- _What to do_: Gather up the lines with the word "bodies" in them.

- _Dataset extract_:
= = = =

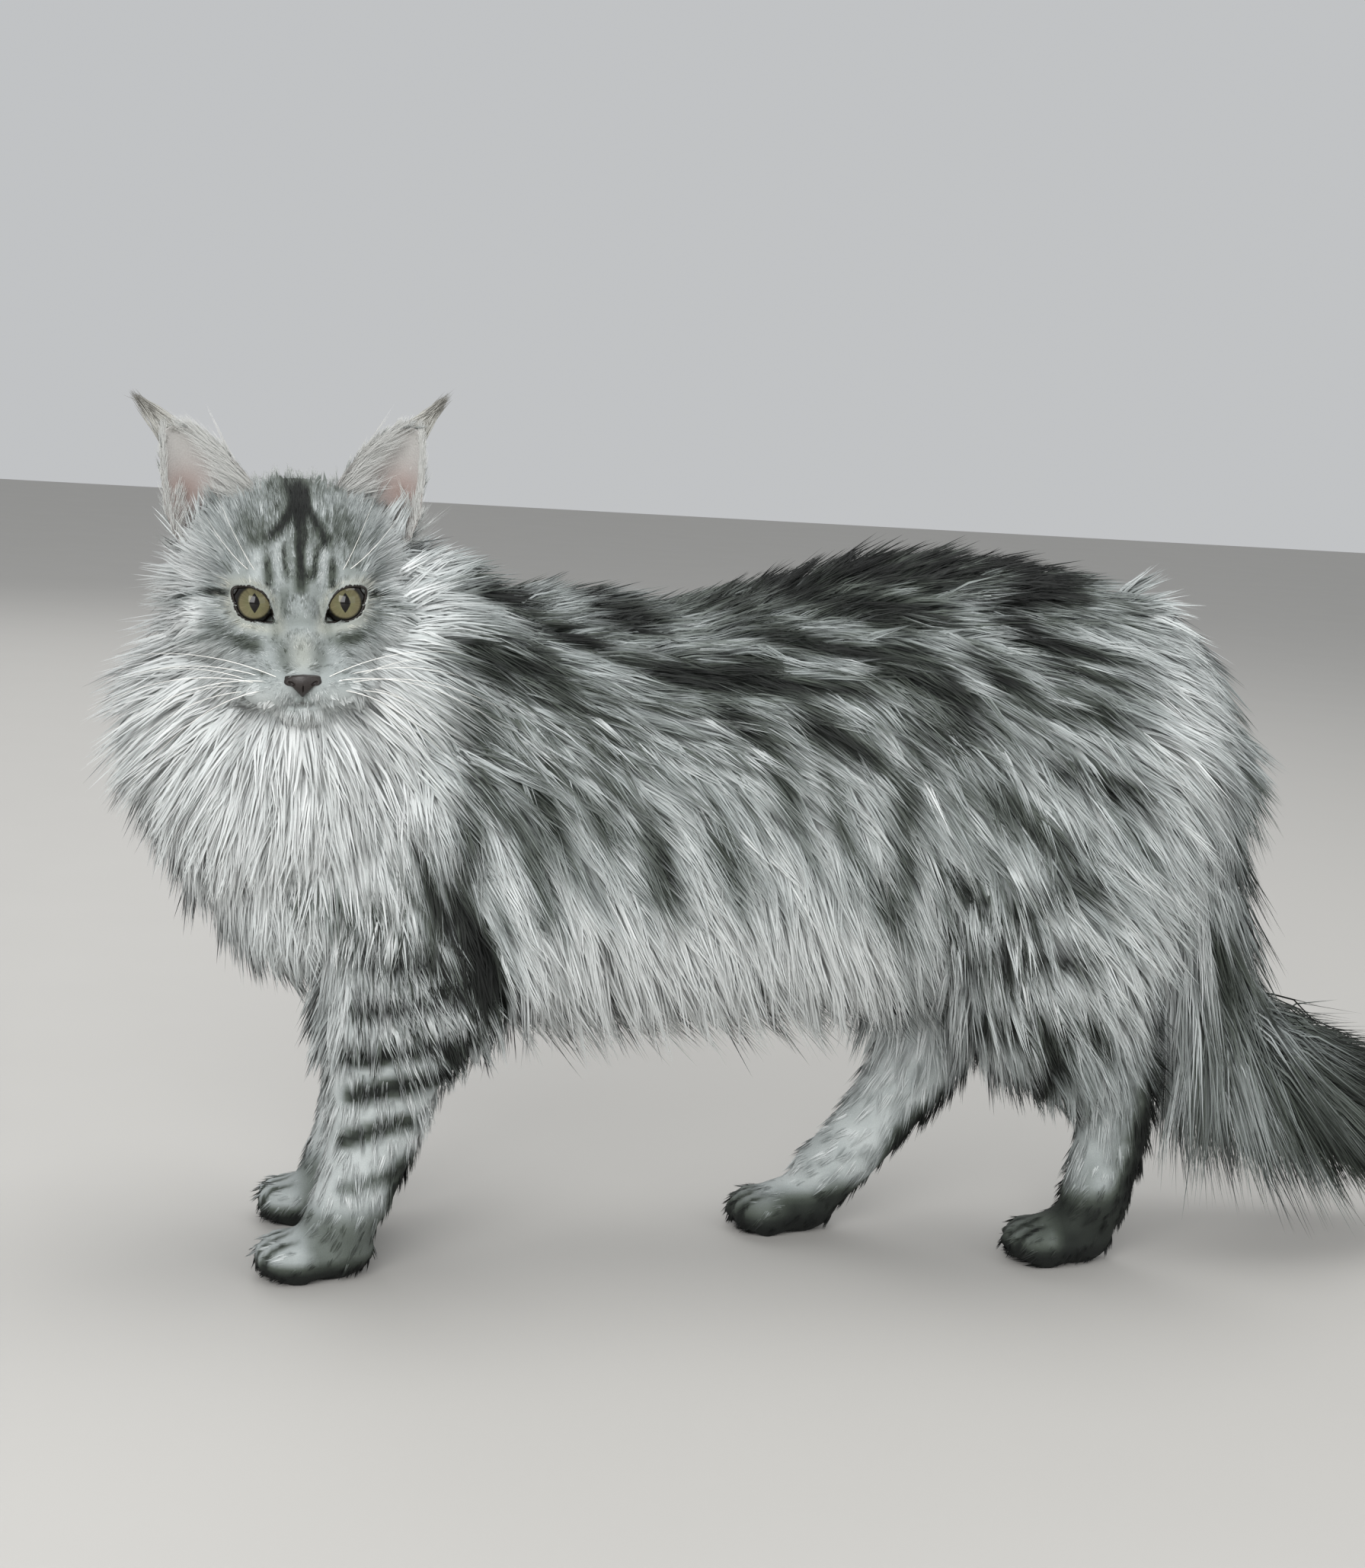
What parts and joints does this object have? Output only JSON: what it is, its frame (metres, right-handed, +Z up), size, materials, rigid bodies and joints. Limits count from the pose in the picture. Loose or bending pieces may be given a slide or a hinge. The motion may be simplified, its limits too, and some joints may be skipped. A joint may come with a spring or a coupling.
{
  "type": "maine coon cat",
  "caption": "Long-haired tabby cat standing on all paws with its head turned to its left, a still life-size display model",
  "frame": {"origin": "on the floor plane, under the middle of the whole cat's box", "axes": "+X runs along the body from the chest to the tail end, the cat faces -X with its head turned to -Y, its left side is -Y, +Z is up"},
  "size_m": [0.7804, 0.2038, 0.4337],
  "materials": {
    "coat_white": "long soft white fur",
    "coat_pale": "pale silver fur with dark bars",
    "coat_grey": "silver tabby fur with charcoal marks",
    "coat_dark": "short charcoal fur",
    "iris": "wet clear cornea over a yellow-green iris",
    "nose": "damp dark nose leather"
  },
  "bodies": {
    "root": {"head": "coat_pale", "ear_left": "coat_pale", "ear_right": "coat_pale", "eye_left": "iris", "eye_right": "iris", "nose_leather": "nose", "neck": "coat_white", "shoulders": "coat_grey", "abdomen": "coat_grey", "rump": "coat_grey", "elbow_left": "coat_pale", "elbow_right": "coat_pale", "forearm_left": "coat_pale", "forearm_right": "coat_pale", "forepaw_left": "coat_grey", "forepaw_right": "coat_grey", "thigh_left": "coat_grey", "thigh_right": "coat_grey", "hock_left": "coat_pale", "hock_right": "coat_pale", "hindpaw_left": "coat_dark", "hindpaw_right": "coat_dark", "tail_base": "coat_grey", "tail_middle": "coat_grey", "tail_end": "coat_grey"}
  },
  "joints": []
}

= = = =

- _Answer to the task_:
What parts and joints does this object have? Output only JSON: what it is, its frame (metres, right-handed, +Z up), size, materials, rigid bodies and joints. Limits count from the pose in the picture. Loose or bending pieces may be given a slide or a hinge. The motion may be simplified, its limits too, and some joints may be skipped. A joint may come with a spring or a coupling.
  "bodies": {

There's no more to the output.